Your task is to print all of the material verbatim.

[Records that describe objects]
******************************
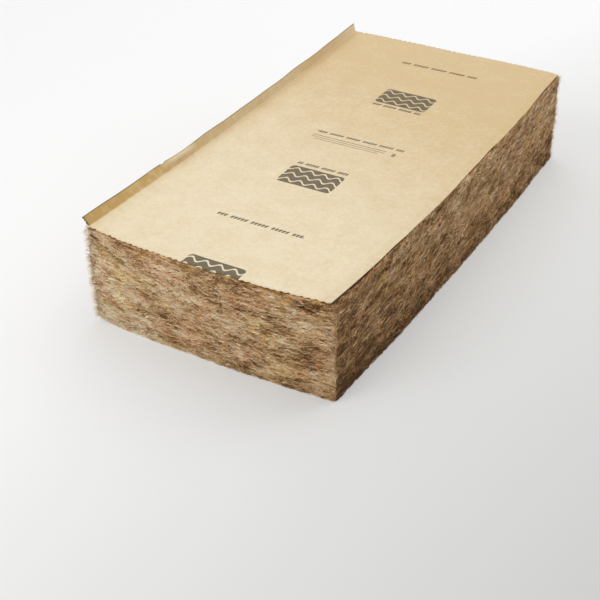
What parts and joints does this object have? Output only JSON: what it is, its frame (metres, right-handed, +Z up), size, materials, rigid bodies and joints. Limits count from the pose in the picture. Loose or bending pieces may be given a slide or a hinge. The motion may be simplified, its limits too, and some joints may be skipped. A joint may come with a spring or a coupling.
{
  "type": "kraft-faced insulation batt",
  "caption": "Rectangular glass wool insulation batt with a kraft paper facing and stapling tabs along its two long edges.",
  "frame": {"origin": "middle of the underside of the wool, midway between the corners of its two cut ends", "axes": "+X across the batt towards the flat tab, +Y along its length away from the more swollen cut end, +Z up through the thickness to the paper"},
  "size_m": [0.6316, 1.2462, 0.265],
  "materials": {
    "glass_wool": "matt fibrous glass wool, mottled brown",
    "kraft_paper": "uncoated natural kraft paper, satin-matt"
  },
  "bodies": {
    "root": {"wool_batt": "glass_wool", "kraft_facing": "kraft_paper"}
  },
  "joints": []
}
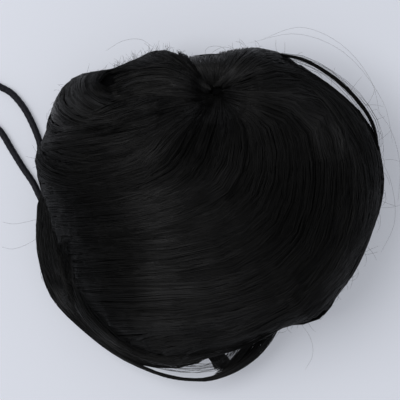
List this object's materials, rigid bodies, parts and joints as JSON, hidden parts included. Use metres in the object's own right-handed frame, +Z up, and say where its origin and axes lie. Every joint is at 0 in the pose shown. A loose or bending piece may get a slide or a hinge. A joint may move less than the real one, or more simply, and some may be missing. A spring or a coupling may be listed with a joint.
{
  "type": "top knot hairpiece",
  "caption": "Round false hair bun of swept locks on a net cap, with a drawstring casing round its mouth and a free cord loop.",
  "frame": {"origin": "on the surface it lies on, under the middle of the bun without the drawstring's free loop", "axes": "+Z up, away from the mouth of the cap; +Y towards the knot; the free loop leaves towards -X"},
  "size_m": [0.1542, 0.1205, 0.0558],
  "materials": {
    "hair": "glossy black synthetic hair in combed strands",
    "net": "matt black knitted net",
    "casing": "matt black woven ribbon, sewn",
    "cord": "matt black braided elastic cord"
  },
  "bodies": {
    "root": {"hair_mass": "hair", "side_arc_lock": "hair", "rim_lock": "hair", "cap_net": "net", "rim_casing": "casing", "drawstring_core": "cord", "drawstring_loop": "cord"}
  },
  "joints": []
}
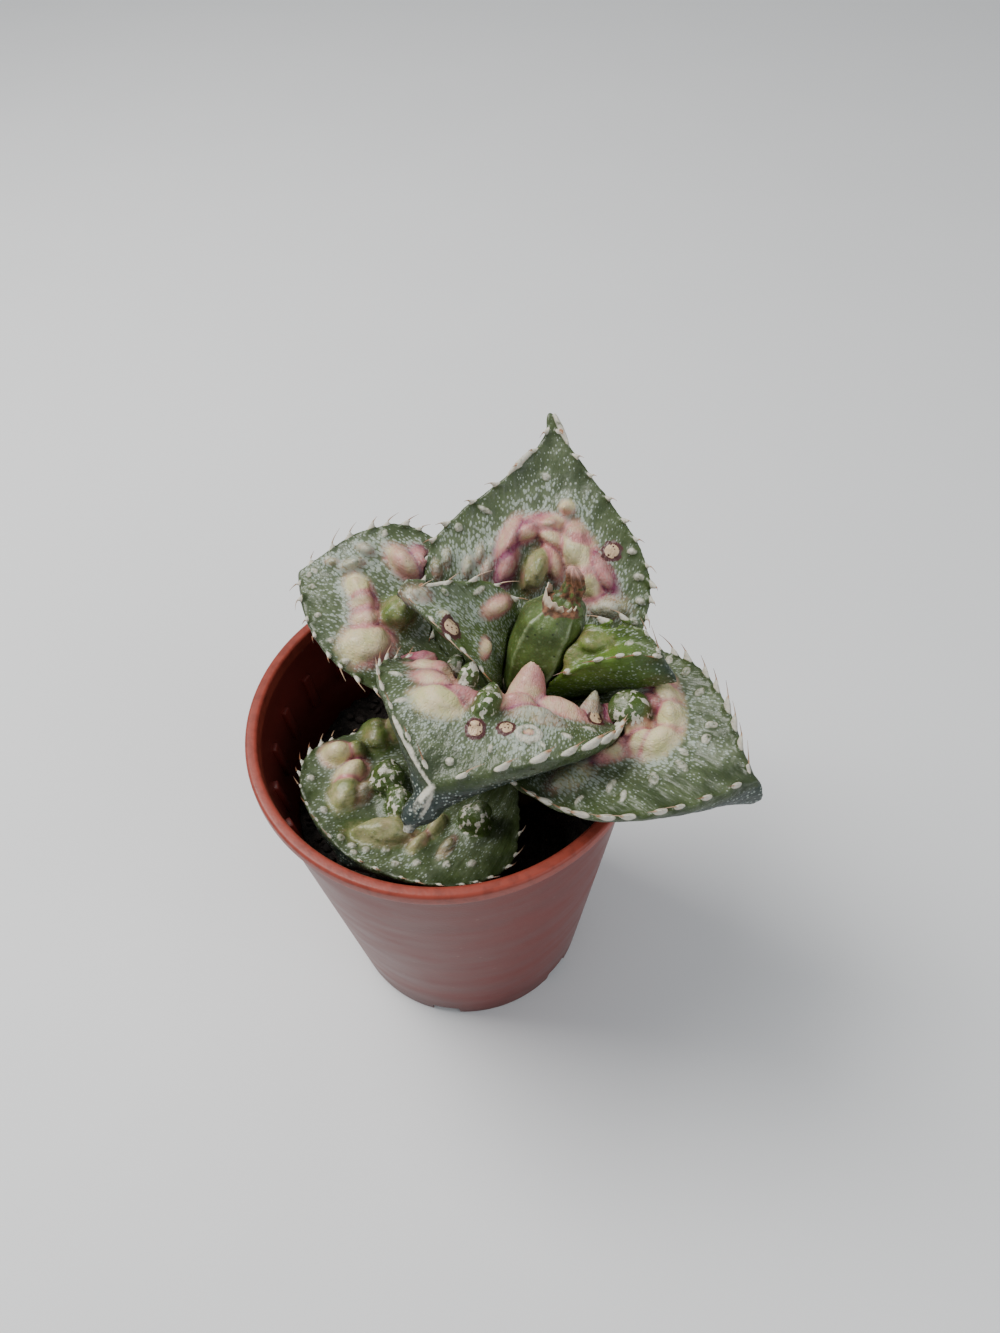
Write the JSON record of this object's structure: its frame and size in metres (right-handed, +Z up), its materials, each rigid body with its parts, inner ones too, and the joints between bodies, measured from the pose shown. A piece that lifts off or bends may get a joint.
******************************
▶ **WORKED SOLUTION**
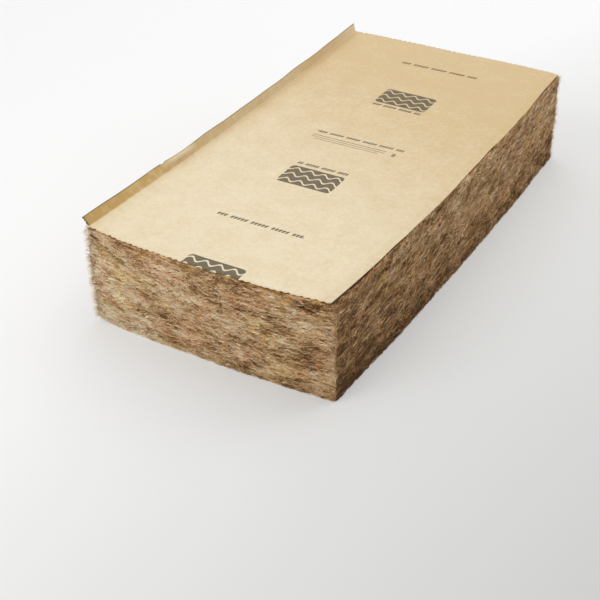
What parts and joints does this object have? Output only JSON: what it is, its frame (metres, right-handed, +Z up), size, materials, rigid bodies and joints. Limits count from the pose in the picture. Loose or bending pieces may be given a slide or a hinge. The motion may be simplified, its limits too, and some joints may be skipped. A joint may come with a spring or a coupling.
{
  "type": "kraft-faced insulation batt",
  "caption": "Rectangular glass wool insulation batt with a kraft paper facing and stapling tabs along its two long edges.",
  "frame": {"origin": "middle of the underside of the wool, midway between the corners of its two cut ends", "axes": "+X across the batt towards the flat tab, +Y along its length away from the more swollen cut end, +Z up through the thickness to the paper"},
  "size_m": [0.6316, 1.2462, 0.265],
  "materials": {
    "glass_wool": "matt fibrous glass wool, mottled brown",
    "kraft_paper": "uncoated natural kraft paper, satin-matt"
  },
  "bodies": {
    "root": {"wool_batt": "glass_wool", "kraft_facing": "kraft_paper"}
  },
  "joints": []
}
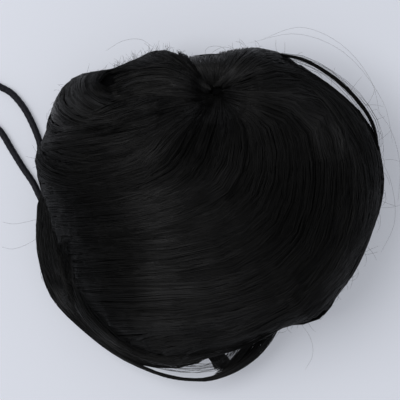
List this object's materials, rigid bodies, parts and joints as JSON, hidden parts included. Use metres in the object's own right-handed frame, +Z up, and say where its origin and axes lie. Every joint is at 0 in the pose shown. A loose or bending piece may get a slide or a hinge. A joint may move less than the real one, or more simply, and some may be missing. A spring or a coupling may be listed with a joint.
{
  "type": "top knot hairpiece",
  "caption": "Round false hair bun of swept locks on a net cap, with a drawstring casing round its mouth and a free cord loop.",
  "frame": {"origin": "on the surface it lies on, under the middle of the bun without the drawstring's free loop", "axes": "+Z up, away from the mouth of the cap; +Y towards the knot; the free loop leaves towards -X"},
  "size_m": [0.1542, 0.1205, 0.0558],
  "materials": {
    "hair": "glossy black synthetic hair in combed strands",
    "net": "matt black knitted net",
    "casing": "matt black woven ribbon, sewn",
    "cord": "matt black braided elastic cord"
  },
  "bodies": {
    "root": {"hair_mass": "hair", "side_arc_lock": "hair", "rim_lock": "hair", "cap_net": "net", "rim_casing": "casing", "drawstring_core": "cord", "drawstring_loop": "cord"}
  },
  "joints": []
}
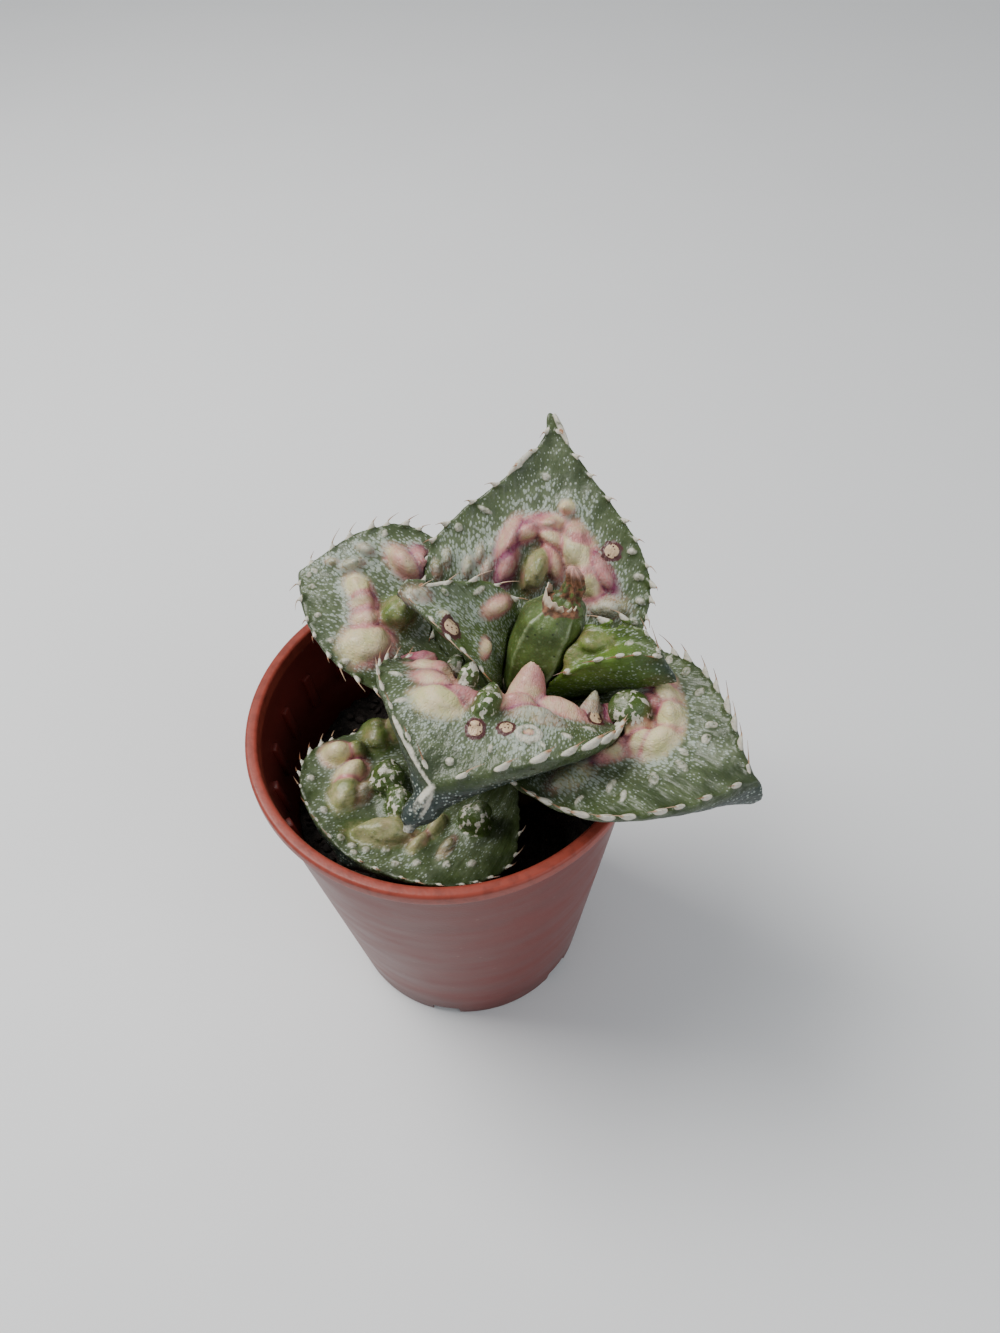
Write the JSON record of this object's structure: its frame and size in metres (right-handed, +Z up), its materials, each rigid body with its parts, inner ones too, and the joints between bodies, measured from the pose shown. A piece that lifts off or bends may get a joint.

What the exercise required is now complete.